Jane Pierce's only remaining child – her son, Bennie – was tragically killed right before her eyes in a train derailment just outside of Andover, Massachusetts. This happened right after franklin won the presidency. Jane draped the White House, and her husband's presidency in black and gloom. This spawned many rumors of witchcraft and the supernatural that plagued most of her time in Washington, DC.
Abigail Adams was a free thinker and visionary. Her views on civil rights and women's rights were so far ahead of her time that they would be considered progressive even today. She was also very influential in her husband's political career and views. It is amazing to think that this was a woman who was born and lived in the 1700's and was only the second first lady of the united states.
The Tyler presidency produced the most children. President Tyler had 8 children with his first wife Letitia. Letitia was the first first lady to die in the White House. His second marriage to Julia Tyler produced 7 more children, bringing the total to 15. The last son of john and Julia had his last child in his 70's. That man Harrison Ruffin Tyler is still alive, in his 80's and living in his grandparent's house – Sherwood Forest – in Charles, Virgina. I have met and interviewed Harrison about how his presidential grandfather met his first lady grandmother.

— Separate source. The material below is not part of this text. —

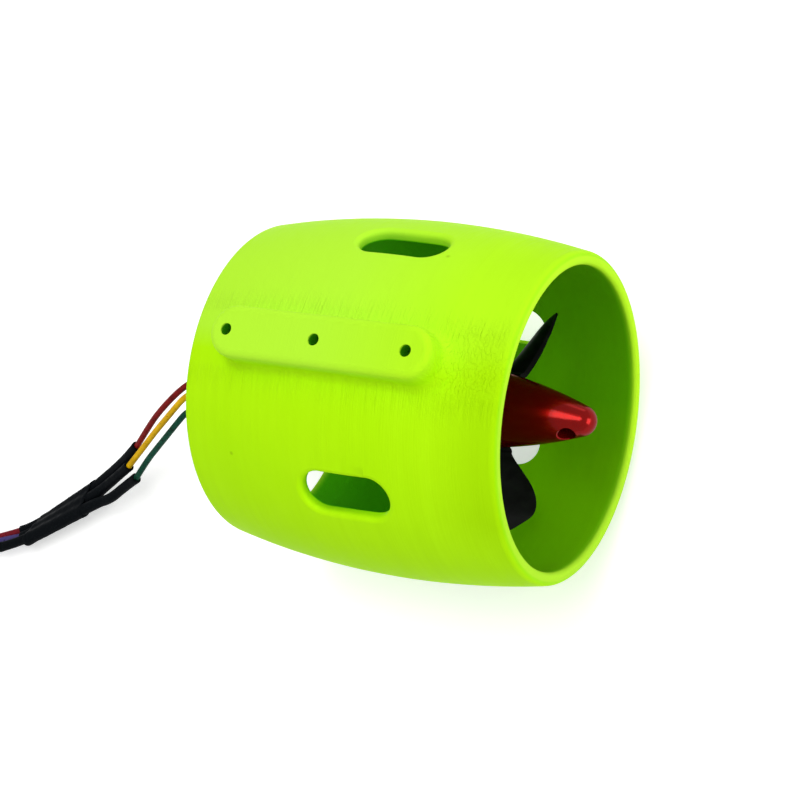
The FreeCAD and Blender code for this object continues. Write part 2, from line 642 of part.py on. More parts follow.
def spinner_nut():
    """Bullet-shaped nut: ogive sides, a ball nose, a blind bore and a cross hole for a bar."""
    tip = SPINNER_TIP_X
    nose_radius = SPINNER_NOSE_RADIUS

    def nose(depth):
        return at(tip - depth, math.sqrt(2 * nose_radius * depth - depth * depth))

    shoulder = nose(SPINNER_NOSE_DEPTH)
    base = at(SPINNER_X, SPINNER_RADIUS)
    middle = (shoulder + base) * 0.5
    side = base - shoulder
    out = V(-side.z, 0, side.x)
    if out.z < 0:
        out = out * -1
    middle = middle + out * (SPINNER_BULGE / out.Length)
    body = turned([
        line(at(SPINNER_X, 0), base),
        arc(base, middle, shoulder),
        arc(shoulder, nose(SPINNER_NOSE_DEPTH * 0.35), at(tip, 0)),
        line(at(tip, 0), at(SPINNER_X, 0)),
    ])
    rim = edges_at(body, lambda e: e.BoundBox.XMax < SPINNER_X + 1e-6 and e.BoundBox.ZLength > 1)
    body = body.makeChamfer(0.5, rim)
    body = body.cut(rod(SPINNER_X - 1, SPINNER_BORE_DEPTH + 1, STUD_RADIUS + SEAT_CLEARANCE))
    across = radial(CROSS_HOLE_ANGLE)
    centre = on_axis(tip - CROSS_HOLE_FROM_TIP)
    body = body.cut(Part.makeCylinder(CROSS_HOLE_RADIUS, 4 * SPINNER_RADIUS,
                                      centre - across * (2 * SPINNER_RADIUS), across))

    def on_mouth(edge):
        point = middle_of(edge) - centre
        along = point.dot(across)
        return abs((point - across * along).Length - CROSS_HOLE_RADIUS) < 1e-3 and edge.Length > 3

    mouths = edges_at(body, on_mouth)
    return body.makeChamfer(CROSS_HOLE_CHAMFER, mouths)


def route(points, diameter, name):
    """Round tube along a route: straight runs joined by tangent arcs, as large as the runs allow."""
    runs = [points[i + 1] - points[i] for i in range(len(points) - 1)]
    edges = []
    start = points[0]
    radii = []
    for i in range(1, len(points) - 1):
        a, b = runs[i - 1], runs[i]
        half_turn = a.getAngle(b) / 2
        shorter = min(a.Length, b.Length)
        back = 0.45 * shorter
        radii.append(back / math.tan(half_turn))
        into = V(a).normalize()
        away = V(b).normalize()
        first = points[i] - into * back
        last = points[i] + away * back
        to_centre = (away - into).normalize()
        sagitta = radii[-1] / math.cos(half_turn) - radii[-1]
        middle = points[i] + to_centre * sagitta
        edges.append(line(start, first))
        edges.append(arc(first, middle, last))
        start = last
    edges.append(line(start, points[-1]))
    path = Part.Wire(edges)
    circle = Part.Wire(Part.makeCircle(diameter / 2, points[0], runs[0]))
    tube = path.makePipeShell([circle], True, False)
    expected = path.Length * math.pi * diameter * diameter / 4
    print("%s: %.1f mm long, smallest radius %.1f, volume %.4f of section times length, valid %s" % (
        name, path.Length, min(radii) if radii else 0, tube.Volume / expected, tube.isValid()))
    return tube


LEAD_ROUTES = {
    "red": [V(-18.8, 2.1, -61.5), V(-36.0, 2.1, -61.5), V(-54.0, 1.3, -61.0), V(-70.0, -0.5, -61.3),
            V(-79.0, -3.4, -63.7), V(-90.2, -9.8, -70.0), V(-97.6, -14.9, -76.2), V(-103.1, -19.3, -81.0)],
    "yellow": [V(-18.8, 0.0, -61.5), V(-35.5, 0.0, -61.5), V(-53.0, -0.9, -61.2), V(-68.0, -3.3, -62.0),
               V(-77.5, -5.6, -63.6), V(-85.5, -11.0, -68.5), V(-93.2, -15.6, -74.3),
               V(-100.7, -20.9, -80.0), V(-106.3, -25.1, -83.9)],
    "green": [V(-18.8, -2.1, -61.5), V(-35.0, -2.1, -61.5), V(-52.0, -3.6, -61.8), V(-66.0, -6.3, -63.0),
              V(-77.6, -9.6, -66.0), V(-83.9, -13.7, -70.0), V(-91.8, -19.0, -76.0),
              V(-98.2, -23.3, -80.7), V(-103.4, -28.1, -85.0)],
}

# Each splice: its place in the bundle's row, its points before the bundle, how far it runs straight on
# past the bundle, and its far end.
SPLICE_ROUTES = {
    "red": (1, [V(-108.9, -22.9, -85.2), V(-115.5, -26.6, -89.3), V(-119.7, -29.3, -91.5)], 2.2,
            V(-148.5, -48.1, -95.35)),
    "yellow": (0, [V(-111.0, -27.8, -86.5), V(-116.4, -30.9, -89.5)], 2.4, V(-147.0, -50.5, -94.1)),
    "green": (-1, [V(-108.6, -31.0, -87.4), V(-114.3, -35.2, -89.5)], 4.0, V(-152.7, -55.4, -92.4)),
}

# Each extension wire, on its splice: red on red, blue on yellow, black on green.
EXTENSION_ROUTES = {
    "red": [V(-148.5, -48.1, -95.35), V(-158.2, -52.2, -96.5), V(-172.1, -56.9, -96.3),
            V(-185.1, -62.3, -96.05)],
    "blue": [V(-147.0, -50.5, -94.1), V(-158.0, -54.3, -94.8), V(-171.2, -59.3, -96.0),
             V(-184.2, -64.5, -96.05)],
    "black": [V(-152.7, -55.4, -92.4), V(-161.0, -57.6, -93.4), V(-172.5, -62.5, -95.8),
              V(-183.4, -66.8, -96.05)],
}

# The same wires from the top of the coil to their connectors.
TAIL_ROUTES = {
    "red": [V(-194.7, -63.5, -88.8), V(-198.4, -62.9, -88.5), V(-201.5, -60.7, -88.1),
            V(-203.3, -57.2, -87.8), V(-203.4, -51.0, -87.4), V(-203.3, -43.4, -86.5),
            V(-203.3, -36.0, -86.5)],
    "blue": [V(-195.0, -65.8, -88.8), V(-199.5, -65.1, -88.5), V(-205.1, -61.2, -88.0),
             V(-208.2, -55.0, -87.7), V(-208.4, -48.6, -87.2), V(-208.3, -42.6, -86.5),
             V(-208.3, -37.6, -86.5)],
    "black": [V(-195.4, -68.1, -88.8), V(-200.8, -67.3, -88.4), V(-209.2, -61.3, -87.9),
              V(-213.4, -53.2, -87.4), V(-213.6, -47.4, -86.5), V(-213.6, -42.0, -86.5)],
}


def bundle_axes():
    """Direction along the bundled splices, and across them from the yellow one to the red one."""
    along = (BUNDLE_END - BUNDLE_START).normalize()
    level = V(along.y, -along.x, 0).normalize()
    upright = level.cross(along)
    tilt = math.radians(BUNDLE_TILT)
    across = level * math.cos(tilt) - upright * math.sin(tilt)
    return along, across


def splice(colour):
    """Soldered joint under heat-shrink: from the lead's end, straight through the bundle, and out."""
    row, before, straight_on, end = SPLICE_ROUTES[colour]
    along, across = bundle_axes()
    first = BUNDLE_START + across * (row * BUNDLE_SPACING)
    last = BUNDLE_END + across * (row * BUNDLE_SPACING)
    points = [LEAD_ROUTES[colour][-1]] + before + [first - along * 2.4, last + along * straight_on, end]
    return route(points, SPLICE_DIAMETER, "splice_" + colour)


def bundle_sleeve():
    """Wide heat-shrink sleeve that holds the three splices side by side."""
    along, across = bundle_axes()
    upright = across.cross(along)
    outer = SPLICE_DIAMETER / 2 + BUNDLE_WALL
    reach = across * BUNDLE_SPACING
    side = upright * outer
    far = across * (BUNDLE_SPACING + outer)
    s = BUNDLE_START
    wire = Part.Wire([
        line(s - reach + side, s + reach + side),
        arc(s + reach + side, s + far, s + reach - side),
        line(s + reach - side, s - reach - side),
        arc(s - reach - side, s - far, s - reach + side),
    ])
    body = Part.Face(wire).extrude(BUNDLE_END - BUNDLE_START)
    length = (BUNDLE_END - BUNDLE_START).Length
    for row in (-1, 0, 1):
        hole = Part.makeCylinder(SPLICE_DIAMETER / 2 + SEAT_CLEARANCE, length + 2,
                                 s - along + across * (row * BUNDLE_SPACING), along)
        body = body.cut(hole)
    return body


def round_coil(width, height, clearance, corner):
    """Outline of the coil's section, grown by a clearance, in the XZ plane at the right of the coil."""
    x = COIL_CENTRE_X + COIL_RADIUS
    half = width / 2 + clearance
    low = COIL_FLOOR_Z - clearance
    high = COIL_FLOOR_Z + height + clearance
    box = Part.makeBox(2 * half, 1, high - low, V(x - half, COIL_CENTRE_Y - 0.5, low))
    ends = edges_at(box, lambda e: e.BoundBox.YLength > 0.5)
    box = box.makeFillet(corner + clearance, ends)
    face = edges_at(box, lambda e: e.BoundBox.YMax < COIL_CENTRE_Y - 0.4)
    wire = Part.Wire(Part.__sortEdges__(face))
    wire.translate(V(0, 0.5, 0))
    return wire


def cable_coil():
    """Outer shape of the three extension wires, wound together."""
    section = Part.Face(round_coil(COIL_WIDTH, COIL_HEIGHT, 0, EXTENSION_DIAMETER / 2))
    return section.revolve(V(COIL_CENTRE_X, COIL_CENTRE_Y, 0), V(0, 0, 1), 360)


def coil_tie():
    """Strap round the coil."""
    corner = EXTENSION_DIAMETER / 2
    outer = Part.Face(round_coil(COIL_WIDTH, COIL_HEIGHT, TIE_THICKNESS, corner))
    inner = Part.Face(round_coil(COIL_WIDTH, COIL_HEIGHT, 0, corner))
    section = outer.cut(inner)
    angle = math.degrees(TIE_WIDTH / COIL_RADIUS)
    centre = V(COIL_CENTRE_X, COIL_CENTRE_Y, 0)
    band = section.revolve(centre, V(0, 0, 1), angle)
    band.rotate(centre, V(0, 0, 1), TIE_ANGLE - angle / 2)
    return band


def lathe_on_tail(colour, profile):
    """Solid turned round a tail's last run from (distance past the wire's end, radius) points."""
    end = TAIL_ROUTES[colour][-1]
    direction = (end - TAIL_ROUTES[colour][-2]).normalize()
    points = [end + direction * d + V(0, 0, r) for d, r in profile]
    wire = Part.makePolygon(points + [points[0]])
    return Part.Face(wire).revolve(end, direction, 360)


def bullet(colour):
    """Gold bullet plug: solder barrel with its collar, and the bulged pin."""
    barrel = BULLET_BARREL_LENGTH
    pin = barrel + BULLET_PIN_LENGTH
    neck = BULLET_RADIUS * 0.8
    return lathe_on_tail(colour, [
        (0, 0), (0, BULLET_BARREL_RADIUS), (barrel, BULLET_BARREL_RADIUS), (barrel, neck),
        (barrel + 1.0, neck), (barrel + 2.2, BULLET_RADIUS), (pin - 2.2, BULLET_RADIUS),
        (pin - 1.0, neck), (pin, BULLET_RADIUS * 0.45), (pin, 0),
    ])


def bullet_cover(colour):
    """Heat-shrink from the wire over the plug's barrel."""
    wire = EXTENSION_DIAMETER / 2 + PRESS_CLEARANCE
    barrel = BULLET_BARREL_RADIUS + PRESS_CLEARANCE
    end = BULLET_BARREL_LENGTH - 0.5
    outer = BULLET_BARREL_RADIUS + COVER_WALL
    return lathe_on_tail(colour, [
        (-COVER_BACK, wire), (-COVER_BACK, wire + COVER_WALL), (-0.8, wire + COVER_WALL), (0.6, outer),
        (end, outer), (end, barrel), (-PRESS_CLEARANCE, barrel), (-PRESS_CLEARANCE, wire),
    ])


def all_parts():
    parts = {
        "duct": duct(),
        "motor_base": motor_base(),
        "motor_screws": motor_screws(),
        "rear_bearing": bearing(SEAT_X),
        "front_bearing": bearing(TUBE_END_X - BEARING_WIDTH),
        "stator_core": stator_core(),
        "stator_coils": stator_coils(),
        "flux_ring": flux_ring(),
        "magnets": magnets(),
        "end_cap": end_cap(),
        "shaft": shaft(),
        "circlip": circlip(),
        "shim": shim(),
        "propeller_adapter": propeller_adapter(),
        "adapter_screws": adapter_screws(),
        "propeller": propeller(),
        "washer": washer(),
        "spinner_nut": spinner_nut(),
        "bundle_sleeve": bundle_sleeve(),
        "cable_coil": cable_coil(),
        "coil_tie": coil_tie(),
    }
    for colour, points in LEAD_ROUTES.items():
        parts["lead_" + colour] = route(points, LEAD_DIAMETER, "lead_" + colour)
        parts["splice_" + colour] = splice(colour)
    for colour in EXTENSION_ROUTES:
        name = "extension_" + colour
        parts[name] = route(EXTENSION_ROUTES[colour], EXTENSION_DIAMETER, name)
        name = "tail_" + colour
        parts[name] = route(TAIL_ROUTES[colour], EXTENSION_DIAMETER, name)
        parts["bullet_" + colour] = bullet(colour)
        parts["bullet_cover_" + colour] = bullet_cover(colour)
    return parts


if __name__ == "__main__":
    for name, shape in all_parts().items():
        shape.exportStep("parts/%s.step" % name)
        print("%s: %d solids, valid %s, volume %.1f" % (name, len(shape.Solids), shape.isValid(),
                                                       shape.Volume))
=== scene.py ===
"""An underwater thruster in a lime printed duct, on a pale floor in soft studio light."""
import math

import bpy
import numpy as np
from mathutils import Matrix, Vector


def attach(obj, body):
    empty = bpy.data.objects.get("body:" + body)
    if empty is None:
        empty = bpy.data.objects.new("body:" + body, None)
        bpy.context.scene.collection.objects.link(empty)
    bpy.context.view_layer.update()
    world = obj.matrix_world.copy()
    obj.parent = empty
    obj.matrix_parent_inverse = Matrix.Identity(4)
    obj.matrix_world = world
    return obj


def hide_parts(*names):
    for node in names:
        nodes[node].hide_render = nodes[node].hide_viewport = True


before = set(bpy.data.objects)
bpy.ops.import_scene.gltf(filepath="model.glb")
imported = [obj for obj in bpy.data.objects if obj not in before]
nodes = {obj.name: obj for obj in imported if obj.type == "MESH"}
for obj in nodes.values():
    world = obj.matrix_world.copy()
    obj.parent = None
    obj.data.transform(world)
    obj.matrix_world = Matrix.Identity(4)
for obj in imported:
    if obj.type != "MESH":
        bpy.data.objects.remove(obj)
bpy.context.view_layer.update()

# Camera, at the photograph's viewing angle
CAMERA_TARGET = Vector((-0.001727, -0.001536, -0.049234))
CAMERA_DISTANCE = 0.509682
CAMERA_AZIMUTH = math.radians(70.559)
CAMERA_ELEVATION = math.radians(58.469)
CAMERA_ROLL = math.radians(-59.772)
CAMERA_LENS = 89.52
CAMERA_SENSOR_WIDTH = 36.0

# The thruster's own places, in metres
AXIS_Z = -0.052
FLOOR_Z = -0.0977
INTAKE_X = -0.0421
OUTLET_X = 0.0459
DUCT_LENGTH = OUTLET_X - INTAKE_X
SKIN_END = 0.0413
SKIN_BELLY = 0.0457
DUCT_WALL = 0.0029
HOLE_PITCH = 0.025
HOLE_RADIUS = 0.0015
PAD_HALF_WIDTH = 0.0065
ROUGH_PATCH = (0.037, 0.001, -0.009)
BLEMISHES = ((0.0205, 0.0283, -0.0171), (-0.0265, -0.0270, -0.0174))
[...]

Lucretia Garfield was the first wife to openly protect her children from the evils of politics. James Garfield's wildly successful front porch campaign brought tens of thousands of supporters from all over the country to the Garfield's Lawnfield estate in mentor, oh. Lucretia was very diligent about keeping the public away from her children and out of the private parts of the house. Later in life, Lucretia would use part of her widow's pension to establish the first presidential library in the Lawnfield home. The original purpose of the library was to teach her children about their presidential father.